His first point is that the Fed was always going to take unorthodox measures once it became clear we were headed towards a Great Depression redux, no matter who was at the helm. I sort of agree with that but I would point out that Bernanke literally wrote the book on how to deal appropriately with a replay of the Great Depression. Any other Fed chief would have, in effect, followed the Bernanke playbook and, given the choice, I'd rather have the playbook's author himself running things than anyone else.
 
His second point is that two of Bernanke's decisions really stunk and are unforgivable in retrospect. One is his 75 basis point interest cut after Société Générale's star rogue trader Jérôme Kerviel did his deed. It was a wasteful, uncalled for waste of what could've been precious bullets later on.
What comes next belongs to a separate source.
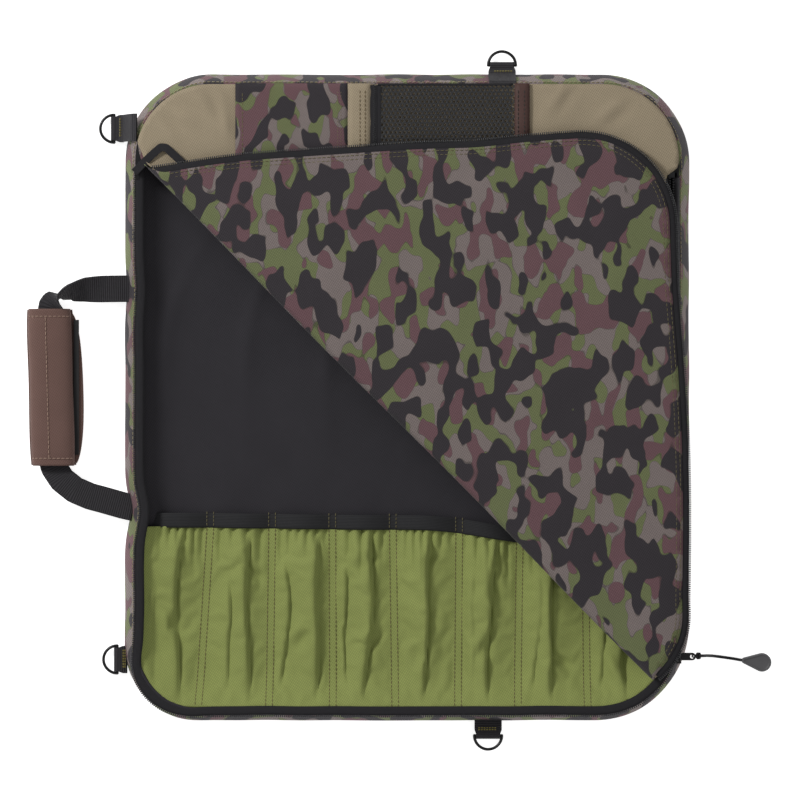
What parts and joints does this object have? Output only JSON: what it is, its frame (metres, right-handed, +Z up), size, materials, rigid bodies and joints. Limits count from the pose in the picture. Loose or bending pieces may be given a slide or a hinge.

The other is his non-cut the Tuesday after Lehman's collapse. I agree that those were indeed bad decisions but we mostly know that because of 20-20 hindsight. If we were to compute the number of crucial decisions Bernanke had to make, then add to that the decisions he didn't make or even think to make, we would find out that bad decisions were statistically inevitable.
 
So all in all I do agree with Economics of Contempt's reservations but I'm not sure they are sufficient to remove Ben Bernanke from his Fed perch. Something else entirely worries me though and that is the fact that the job of Fed chairman going forward will likely be very different from what it has been over the past few years. Ben Bernanke, having been pretty much the ideal person to avoid another Great Depression, might not be the best person to steer this economy back toward decent growth while avoiding all the potential traps.